The issue here is one of being a country of independent creators, owners and risk takers-absorbers, or infinitely dependent consumers.  Over the last many decades, we’ve succumbed to becoming so segregated into areas of expertise that we are forced into more consumption than production.  We no longer understand the specialties and expertise of anything but our little niche, and so we’re dependent to an unhealthy degree.  To be clear, I’m not suggesting that specialization is a bad thing or should go away, but rather that each of us needs to be more responsible for ourselves.  Each of us can insist on understanding enough to make independent and informed decisions.

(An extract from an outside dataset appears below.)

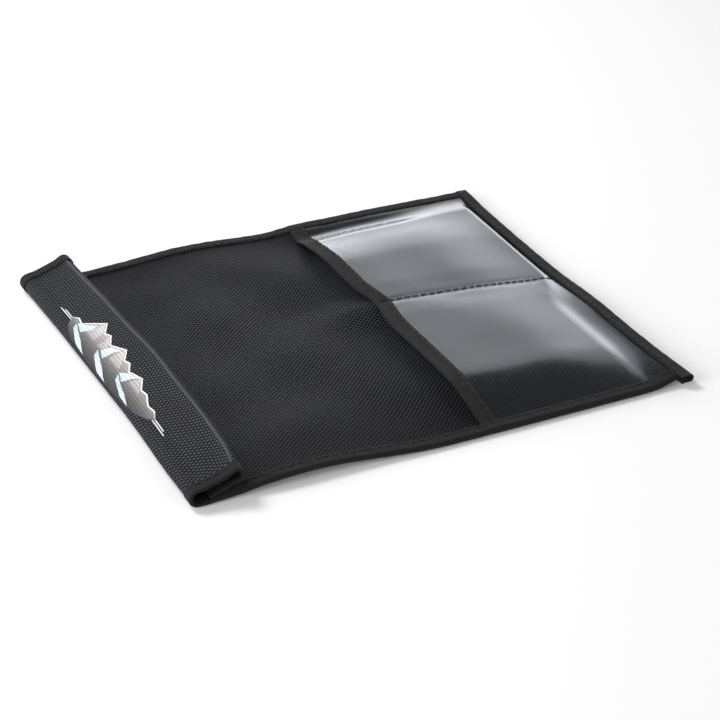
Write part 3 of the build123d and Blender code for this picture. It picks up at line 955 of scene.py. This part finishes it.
GLACIERS = [
    [(60, 1.0), (50, -1.0), (47, 5.0), (47, 7.6), (55, 3.0)],
    [(24, 1.0), (16, -1.0), (16, 5.0), (13, 8.4), (22, 5.4)],
    [(-4, 1.0), (-13, -1.0), (-15, 3.6), (-18, 5.9), (-9, 3.8)],
    [(30, -7.0), (42, -6.4), (57, -2.4), (60, 0.4), (50, -1.8), (40, -4.0)],
    [(-4, -7.2), (8, -6.8), (22, -3.0), (26, 0.2), (17, -1.8), (6, -4.2)],
    [(-36, -5.8), (-25, -5.6), (-9, -2.6), (-5, 0.2), (-14, -1.8), (-26, -3.6)],
]
HORIZON = [
    [(66, -0.6), (83, -0.6), (83, -0.05), (66, -0.05)],
    [(66, 0.5), (79, 0.5), (79, 1.0), (66, 1.0)],
    [(-76, -0.6), (-58, -0.6), (-58, -0.05), (-76, -0.05)],
    [(-72, 0.5), (-58, 0.5), (-58, 1.0), (-72, 1.0)],
]
# Cuts that let the print follow the cloth: axis, spacing, first, last
CUTS = ((0, 0.9, PRINT_BASE - 10, PRINT_BASE + 16), (1, 4.0, -80, 88))


def flat_outline(outline, level, material_index):
    """One outline as a finely cut flat mesh, at x along the cloth, y across it and z its level."""
    flat = bmesh.new()
    flat.faces.new([flat.verts.new((PRINT_BASE + h, y, level)) for y, h in outline])
    for axis, spacing, low, high in CUTS:
        for cut in np.arange(low, high, spacing):
            parts = flat.verts[:] + flat.edges[:] + flat.faces[:]
            at, across = [0, 0, 0], [0, 0, 0]
            at[axis], across[axis] = cut, 1
            bmesh.ops.bisect_plane(flat, geom=parts, plane_co=at, plane_no=across)
    bmesh.ops.triangulate(flat, faces=flat.faces[:])
    for face in flat.faces:
        face.material_index = material_index
        if face.normal.z < 0:
            face.normal_flip()
    return flat


def build_print():
    """The print: thin layers of ink, one over the other, laid on the flap."""
    layers = [(0, [RIDGE] + HORIZON), (1, [inset(RIDGE, 0.75), FOOT]), (2, LIT_FACES), (3, GLACIERS)]
    whole = bmesh.new()
    for level, (material_index, outlines) in enumerate(layers):
        for outline in outlines:
            flat = flat_outline(outline, level, material_index)
            part = bpy.data.meshes.new("part")
            flat.to_mesh(part)
            flat.free()
            whole.from_mesh(part)
            bpy.data.meshes.remove(part)
    flat_points = np.array([vert.co for vert in whole.verts])
    film = CLOTH / 2 + PRINT_FILM * (1 + flat_points[:, 2])
    placed = roll_place(flat_points[:, 0], flat_points[:, 1], film)
    layer = whole.loops.layers.uv.new("UVMap")
    for face in whole.faces:
        for loop in face.loops:
            loop[layer].uv = (loop.vert.co.x * MM, loop.vert.co.y * MM)
    for vert, point in zip(whole.verts, placed):
        vert.co = point * MM
    whole.normal_update()
    bmesh.ops.solidify(whole, geom=whole.faces[:], thickness=0.04 * MM)
    mesh = bpy.data.meshes.new("flap_ridge_print")
    whole.to_mesh(mesh)
    whole.free()
    # each ink's first tone is its darker one at the fold, the print's own shading and painted shade
    for name, low, high in (
        ("ink_white", (0.62, 0.66, 0.68, 1), (0.74, 0.76, 0.77, 1)),
        ("ink_grey", (0.008, 0.008, 0.009, 1), (0.36, 0.33, 0.32, 1)),
        ("ink_warm", (0.10, 0.09, 0.09, 1), (0.52, 0.48, 0.47, 1)),
        ("ink_pale_blue", (0.50, 0.60, 0.65, 1), (0.60, 0.68, 0.72, 1)),
    ):
        mesh.materials.append(ink(name, low, high))
    obj = bpy.data.objects.new("flap_ridge_print", mesh)
    bpy.context.collection.objects.link(obj)
    finish_piece(obj, ["flap_print"], bend=BEND_FLAP)


# ---- Stage, light and camera --------------------------------------------------------------
FLOOR_SIZE = 12.0
FLOOR_GAP = 0.0004
# Brightness of the world by height, from straight down to straight up: bright low walls all
# round and a darker ceiling
WORLD_STOPS = (
    (0.0, 2.6), (0.24, 2.5), (0.37, 2.0), (0.45, 1.22), (0.55, 1.28), (0.61, 0.12), (1.0, 0.07),
)


def build_world():
    """A round studio as the world's light."""
    world = bpy.data.worlds.new("studio")
    bpy.context.scene.world = world
    world.use_nodes = True
    tree = world.node_tree
    tree.nodes.clear()
    direction = tree.nodes.new("ShaderNodeTexCoord")
    split = tree.nodes.new("ShaderNodeSeparateXYZ")
    ramp = tree.nodes.new("ShaderNodeValToRGB")
    background = tree.nodes.new("ShaderNodeBackground")
    out = tree.nodes.new("ShaderNodeOutputWorld")
    tree.links.new(direction.outputs["Generated"], split.inputs[0])
    tree.links.new(split.outputs[2], ramp.inputs[0])
    tree.links.new(ramp.outputs[0], background.inputs["Color"])
    tree.links.new(background.outputs[0], out.inputs["Surface"])
    elements = ramp.color_ramp.elements
    while len(elements) < len(WORLD_STOPS):
        elements.new(0.5)
    for element, (at, value) in zip(elements, WORLD_STOPS):
        element.position = at
        element.color = (value, value, value * 1.02, 1)


def softbox(name, place_m, target_m, size, power):
    """A square area light, in metres and watts, turned to its target."""
    light = bpy.data.lights.new(name, "AREA")
    light.shape = "RECTANGLE"
    light.size = light.size_y = size
    light.energy = power
    lamp = bpy.data.objects.new(name, light)
    bpy.context.collection.objects.link(lamp)
    lamp.location = place_m
    aim = Vector(target_m) - Vector(place_m)
    lamp.rotation_euler = aim.to_track_quat("-Z", "Y").to_euler()


def build_stage():
    """Floor, world and two soft lights."""
    floor_z = CAD_LOW[2] - FLOOR_GAP
    bpy.ops.mesh.primitive_plane_add(size=FLOOR_SIZE, location=(0, 0, floor_z))
    floor = bpy.context.object
    floor.name = "floor"
    floor.data.materials.append(floor_paper())
    build_world()
    softbox("key", (-0.6, 0.95, 1.25), (0, 0, 0), 0.65, 25.0)
    softbox("left_fill", (-1.3, -0.35, 0.6), (-0.1, 0, 0), 0.7, 14.0)


CAMERA_AZIMUTH = -26.265
CAMERA_ELEVATION = 29.651
CAMERA_DISTANCE = 1.3179
CAMERA_TARGET = Vector((-0.00628, -0.03264, 0.0))
CAMERA_LENS = 116.5


def build_camera():
    """A long lens, low and to the left of the near side."""
    azimuth, elevation = radians(CAMERA_AZIMUTH), radians(CAMERA_ELEVATION)
    back = Vector((sin(azimuth) * cos(elevation), -cos(azimuth) * cos(elevation), sin(elevation)))
    data = bpy.data.cameras.new("camera")
    data.lens = CAMERA_LENS
    data.sensor_width = 36.0
    camera = bpy.data.objects.new("camera", data)
    bpy.context.collection.objects.link(camera)
    camera.location = CAMERA_TARGET + back * CAMERA_DISTANCE
    camera.rotation_euler = (-back).to_track_quat("-Z", "Y").to_euler()
    bpy.context.scene.camera = camera


build_stage()
build_camera()
build_cloth()
build_front()
build_window()
build_side_tapes()
build_end_tape()
build_mouth_tape()
build_tip_end_tape()
build_closure()
build_seams()
build_print()

bpy.context.scene.view_settings.view_transform = "Standard"
bpy.context.scene.view_settings.look = "None"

Tim O’Reilly also wrote recently in A Critical Choice Regarding Innovation that he “believe[s] that the choice is stark: just give people want they want, leading us deeper into a consumer culture whose very financial fabric is wearing thin, or seek out big, hard problems that other people take for granted as unsolvable, and remake the world.”  He concludes the post with a call to arms of sorts, for individuals: “[T]he Knights of the Round Table were the archetypal myth of Western civilization, the idea that each of us, alone, must go off into the deepest, darkest part of the forest, populated by monsters, on a quest to make the world a better place.”

Indeed, what is missing from our economy and culture today is individual responsibility and creation and ownership.  We need to be owners, each of us.  No more bailouts, for anyone.  The freedom that Martin Luther King spoke about so eloquently was the freedom to fail as much as to succeed.  If someone or some thing is “too big to fail”, then it simply is too big.  We need our failures to succeed.